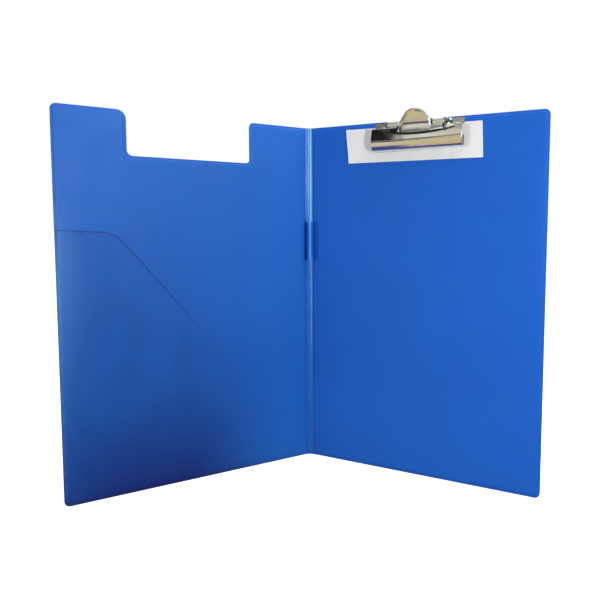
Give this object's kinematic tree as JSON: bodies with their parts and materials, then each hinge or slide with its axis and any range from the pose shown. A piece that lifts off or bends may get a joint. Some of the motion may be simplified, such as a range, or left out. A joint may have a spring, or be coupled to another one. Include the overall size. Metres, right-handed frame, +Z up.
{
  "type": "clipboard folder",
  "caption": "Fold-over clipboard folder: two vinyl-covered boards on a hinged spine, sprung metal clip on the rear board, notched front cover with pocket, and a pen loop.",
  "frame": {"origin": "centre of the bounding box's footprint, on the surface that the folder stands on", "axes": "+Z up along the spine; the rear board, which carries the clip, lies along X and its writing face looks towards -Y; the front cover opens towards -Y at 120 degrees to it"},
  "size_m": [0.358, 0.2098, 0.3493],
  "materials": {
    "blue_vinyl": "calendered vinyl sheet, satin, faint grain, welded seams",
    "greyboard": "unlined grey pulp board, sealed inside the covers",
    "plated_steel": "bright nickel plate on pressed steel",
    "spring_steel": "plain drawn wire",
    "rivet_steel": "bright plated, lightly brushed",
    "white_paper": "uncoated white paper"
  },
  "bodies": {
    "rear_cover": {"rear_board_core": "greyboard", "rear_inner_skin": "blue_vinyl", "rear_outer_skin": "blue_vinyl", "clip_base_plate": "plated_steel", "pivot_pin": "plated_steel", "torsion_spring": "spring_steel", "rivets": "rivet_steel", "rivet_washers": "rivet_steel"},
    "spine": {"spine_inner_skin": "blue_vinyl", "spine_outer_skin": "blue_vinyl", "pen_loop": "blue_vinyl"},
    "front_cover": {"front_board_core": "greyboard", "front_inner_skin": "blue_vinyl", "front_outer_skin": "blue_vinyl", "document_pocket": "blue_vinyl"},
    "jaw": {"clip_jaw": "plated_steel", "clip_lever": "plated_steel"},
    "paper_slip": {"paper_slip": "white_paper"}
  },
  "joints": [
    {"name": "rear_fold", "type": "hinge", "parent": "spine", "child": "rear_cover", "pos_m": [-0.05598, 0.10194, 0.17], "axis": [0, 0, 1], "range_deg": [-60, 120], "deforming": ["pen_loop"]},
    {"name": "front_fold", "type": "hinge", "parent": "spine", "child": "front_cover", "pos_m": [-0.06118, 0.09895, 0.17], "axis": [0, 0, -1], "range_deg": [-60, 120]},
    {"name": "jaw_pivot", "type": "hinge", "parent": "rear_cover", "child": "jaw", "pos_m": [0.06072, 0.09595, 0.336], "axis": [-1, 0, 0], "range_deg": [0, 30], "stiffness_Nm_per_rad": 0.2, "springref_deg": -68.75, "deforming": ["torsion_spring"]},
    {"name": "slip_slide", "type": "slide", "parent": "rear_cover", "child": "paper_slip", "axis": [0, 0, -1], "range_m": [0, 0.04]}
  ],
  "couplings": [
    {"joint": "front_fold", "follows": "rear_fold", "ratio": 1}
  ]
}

*****

_Objective_: Take the material above and return all of it exactly.

_Solution to this exercise_:
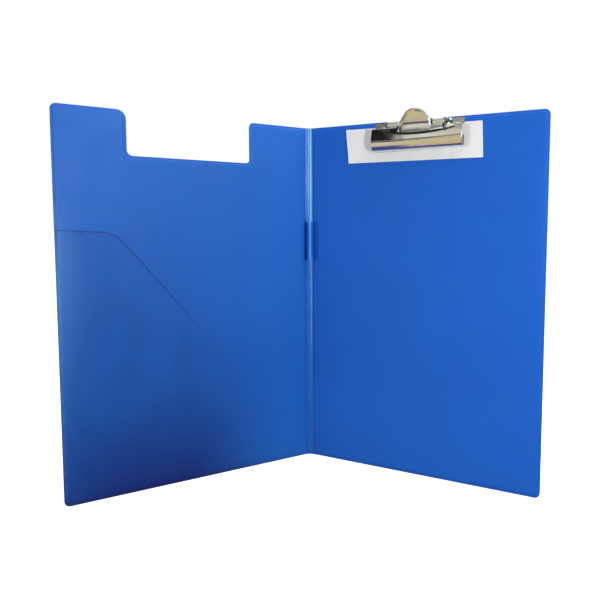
Give this object's kinematic tree as JSON: bodies with their parts and materials, then each hinge or slide with its axis and any range from the pose shown. A piece that lifts off or bends may get a joint. Some of the motion may be simplified, such as a range, or left out. A joint may have a spring, or be coupled to another one. Include the overall size. Metres, right-handed frame, +Z up.
{
  "type": "clipboard folder",
  "caption": "Fold-over clipboard folder: two vinyl-covered boards on a hinged spine, sprung metal clip on the rear board, notched front cover with pocket, and a pen loop.",
  "frame": {"origin": "centre of the bounding box's footprint, on the surface that the folder stands on", "axes": "+Z up along the spine; the rear board, which carries the clip, lies along X and its writing face looks towards -Y; the front cover opens towards -Y at 120 degrees to it"},
  "size_m": [0.358, 0.2098, 0.3493],
  "materials": {
    "blue_vinyl": "calendered vinyl sheet, satin, faint grain, welded seams",
    "greyboard": "unlined grey pulp board, sealed inside the covers",
    "plated_steel": "bright nickel plate on pressed steel",
    "spring_steel": "plain drawn wire",
    "rivet_steel": "bright plated, lightly brushed",
    "white_paper": "uncoated white paper"
  },
  "bodies": {
    "rear_cover": {"rear_board_core": "greyboard", "rear_inner_skin": "blue_vinyl", "rear_outer_skin": "blue_vinyl", "clip_base_plate": "plated_steel", "pivot_pin": "plated_steel", "torsion_spring": "spring_steel", "rivets": "rivet_steel", "rivet_washers": "rivet_steel"},
    "spine": {"spine_inner_skin": "blue_vinyl", "spine_outer_skin": "blue_vinyl", "pen_loop": "blue_vinyl"},
    "front_cover": {"front_board_core": "greyboard", "front_inner_skin": "blue_vinyl", "front_outer_skin": "blue_vinyl", "document_pocket": "blue_vinyl"},
    "jaw": {"clip_jaw": "plated_steel", "clip_lever": "plated_steel"},
    "paper_slip": {"paper_slip": "white_paper"}
  },
  "joints": [
    {"name": "rear_fold", "type": "hinge", "parent": "spine", "child": "rear_cover", "pos_m": [-0.05598, 0.10194, 0.17], "axis": [0, 0, 1], "range_deg": [-60, 120], "deforming": ["pen_loop"]},
    {"name": "front_fold", "type": "hinge", "parent": "spine", "child": "front_cover", "pos_m": [-0.06118, 0.09895, 0.17], "axis": [0, 0, -1], "range_deg": [-60, 120]},
    {"name": "jaw_pivot", "type": "hinge", "parent": "rear_cover", "child": "jaw", "pos_m": [0.06072, 0.09595, 0.336], "axis": [-1, 0, 0], "range_deg": [0, 30], "stiffness_Nm_per_rad": 0.2, "springref_deg": -68.75, "deforming": ["torsion_spring"]},
    {"name": "slip_slide", "type": "slide", "parent": "rear_cover", "child": "paper_slip", "axis": [0, 0, -1], "range_m": [0, 0.04]}
  ],
  "couplings": [
    {"joint": "front_fold", "follows": "rear_fold", "ratio": 1}
  ]
}